■ **DATASET EXCERPT**:

════════

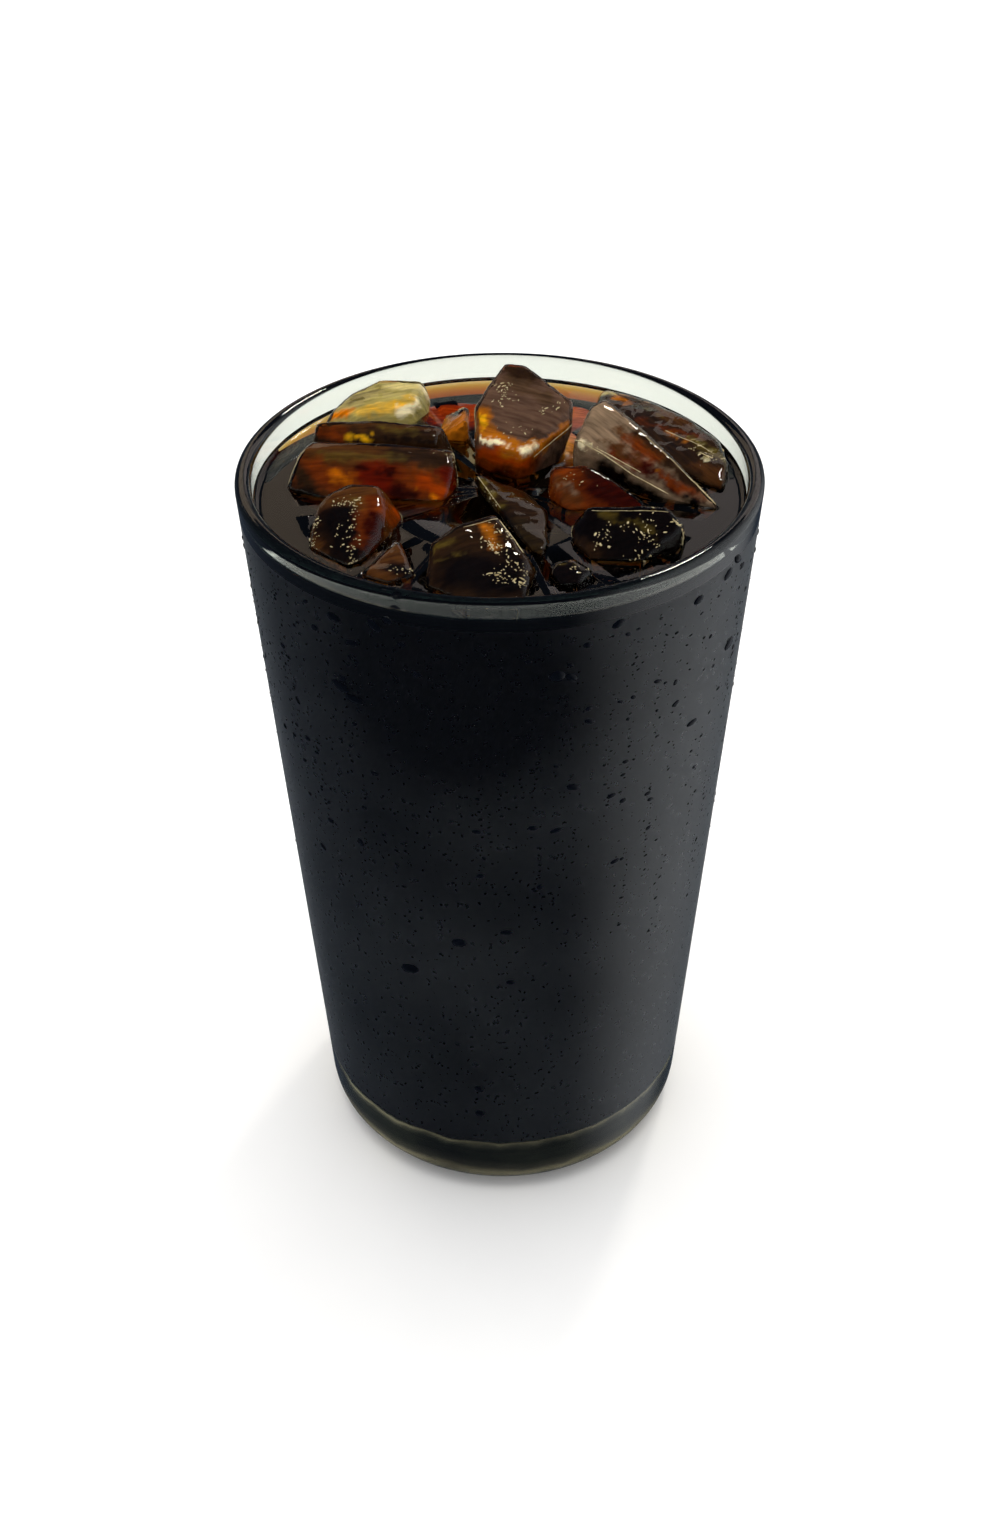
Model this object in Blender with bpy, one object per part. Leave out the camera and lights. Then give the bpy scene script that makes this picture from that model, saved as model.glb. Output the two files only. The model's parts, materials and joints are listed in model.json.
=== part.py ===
"""Iced coffee in a conical glass tumbler: the glass, the black coffee and fourteen pieces of ice.

The origin is the middle of the foot, on the surface that the glass stands on. The front of the drink,
where the low ice shows, faces -Y. Units are metres.
"""
import math

import bmesh
import bpy
from mathutils import Vector

MM = 0.001

# The tumbler: a straight cone of clear glass with a round heel, a thick base and a rounded rim.
HEIGHT = 0.136
RIM_RADIUS = 0.042
FOOT_RADIUS = 0.034
WALL = 0.0024
RIM_BEAD_RADIUS = 0.0013
BASE_THICKNESS = 0.008
HEEL_RADIUS = 0.007
INNER_CORNER_RADIUS = 0.006
STANDING_RING_WIDTH = 0.003
PUNT_RADIUS = 0.0215
PUNT_DEPTH = 0.0014
PUNT_EDGE_DEPTH = 0.0009
SLOPE = (RIM_RADIUS - FOOT_RADIUS) / HEIGHT

# The drink: its level, and the clearance that touching pieces keep.
COFFEE_LEVEL = 0.1312
GAP = 0.0003

# Ice that has begun to melt has corners and edges of about this radius.
MELT_RADIUS = 0.001
CHIP_MELT_RADIUS = 0.0008
FOOT_TAPER = 0.8

ROUND_STEPS = 64
ARC_STEPS = 6
BALL_SUBDIVISIONS = 1
SMOOTH_ANGLE = math.radians(35)


def clear_scene():
    """Remove what the file opened with."""
    for thing in list(bpy.data.objects):
        bpy.data.objects.remove(thing, do_unlink=True)


def principled(name, colour, roughness, ior, transmission):
    """A material for one substance."""
    material = bpy.data.materials.new(name)
    material.use_nodes = True
    shader = material.node_tree.nodes["Principled BSDF"]
    shader.inputs["Base Color"].default_value = (*colour, 1.0)
    shader.inputs["Metallic"].default_value = 0.0
    shader.inputs["Roughness"].default_value = roughness
    shader.inputs["IOR"].default_value = ior
    shader.inputs["Transmission Weight"].default_value = transmission
    return material


def wall_line(inset, height):
    """Radius at a height of the outer cone moved inwards, square to its slope, by inset."""
    return FOOT_RADIUS + SLOPE * height - inset * math.hypot(1, SLOPE)


def corner_arc(inset, floor, radius):
    """Fillet between a flat floor and the cone moved in by inset, from the cone down to the floor."""
    middle_height = floor + radius
    middle_radius = wall_line(inset + radius, middle_height)
    start = -math.atan(SLOPE)
    end = -math.pi / 2
    points = []
    for step in range(ARC_STEPS + 1):
        angle = start + (end - start) * step / ARC_STEPS
        points.append((middle_radius + radius * math.cos(angle), middle_height + radius * math.sin(angle)))
    return points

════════

■ **REQUIREMENTS**:
Your task is to return the full listing exactly as it was given.

■ **EXERCISE OUTPUT**:
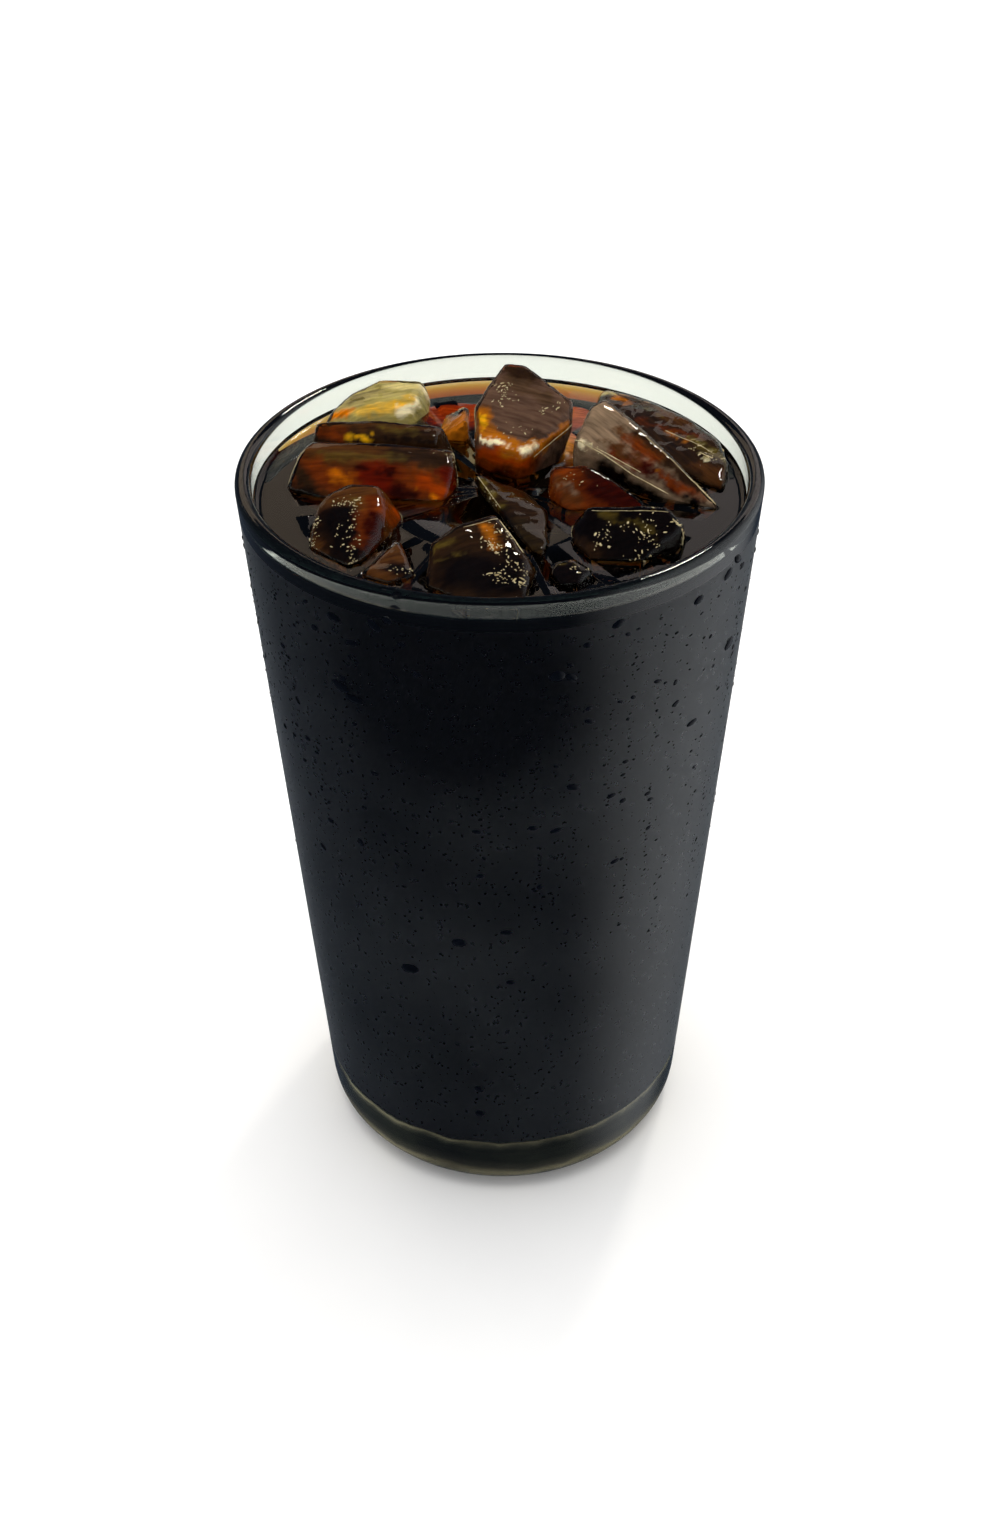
Model this object in Blender with bpy, one object per part. Leave out the camera and lights. Then give the bpy scene script that makes this picture from that model, saved as model.glb. Output the two files only. The model's parts, materials and joints are listed in model.json.
=== part.py ===
"""Iced coffee in a conical glass tumbler: the glass, the black coffee and fourteen pieces of ice.

The origin is the middle of the foot, on the surface that the glass stands on. The front of the drink,
where the low ice shows, faces -Y. Units are metres.
"""
import math

import bmesh
import bpy
from mathutils import Vector

MM = 0.001

# The tumbler: a straight cone of clear glass with a round heel, a thick base and a rounded rim.
HEIGHT = 0.136
RIM_RADIUS = 0.042
FOOT_RADIUS = 0.034
WALL = 0.0024
RIM_BEAD_RADIUS = 0.0013
BASE_THICKNESS = 0.008
HEEL_RADIUS = 0.007
INNER_CORNER_RADIUS = 0.006
STANDING_RING_WIDTH = 0.003
PUNT_RADIUS = 0.0215
PUNT_DEPTH = 0.0014
PUNT_EDGE_DEPTH = 0.0009
SLOPE = (RIM_RADIUS - FOOT_RADIUS) / HEIGHT

# The drink: its level, and the clearance that touching pieces keep.
COFFEE_LEVEL = 0.1312
GAP = 0.0003

# Ice that has begun to melt has corners and edges of about this radius.
MELT_RADIUS = 0.001
CHIP_MELT_RADIUS = 0.0008
FOOT_TAPER = 0.8

ROUND_STEPS = 64
ARC_STEPS = 6
BALL_SUBDIVISIONS = 1
SMOOTH_ANGLE = math.radians(35)


def clear_scene():
    """Remove what the file opened with."""
    for thing in list(bpy.data.objects):
        bpy.data.objects.remove(thing, do_unlink=True)


def principled(name, colour, roughness, ior, transmission):
    """A material for one substance."""
    material = bpy.data.materials.new(name)
    material.use_nodes = True
    shader = material.node_tree.nodes["Principled BSDF"]
    shader.inputs["Base Color"].default_value = (*colour, 1.0)
    shader.inputs["Metallic"].default_value = 0.0
    shader.inputs["Roughness"].default_value = roughness
    shader.inputs["IOR"].default_value = ior
    shader.inputs["Transmission Weight"].default_value = transmission
    return material


def wall_line(inset, height):
    """Radius at a height of the outer cone moved inwards, square to its slope, by inset."""
    return FOOT_RADIUS + SLOPE * height - inset * math.hypot(1, SLOPE)


def corner_arc(inset, floor, radius):
    """Fillet between a flat floor and the cone moved in by inset, from the cone down to the floor."""
    middle_height = floor + radius
    middle_radius = wall_line(inset + radius, middle_height)
    start = -math.atan(SLOPE)
    end = -math.pi / 2
    points = []
    for step in range(ARC_STEPS + 1):
        angle = start + (end - start) * step / ARC_STEPS
        points.append((middle_radius + radius * math.cos(angle), middle_height + radius * math.sin(angle)))
    return points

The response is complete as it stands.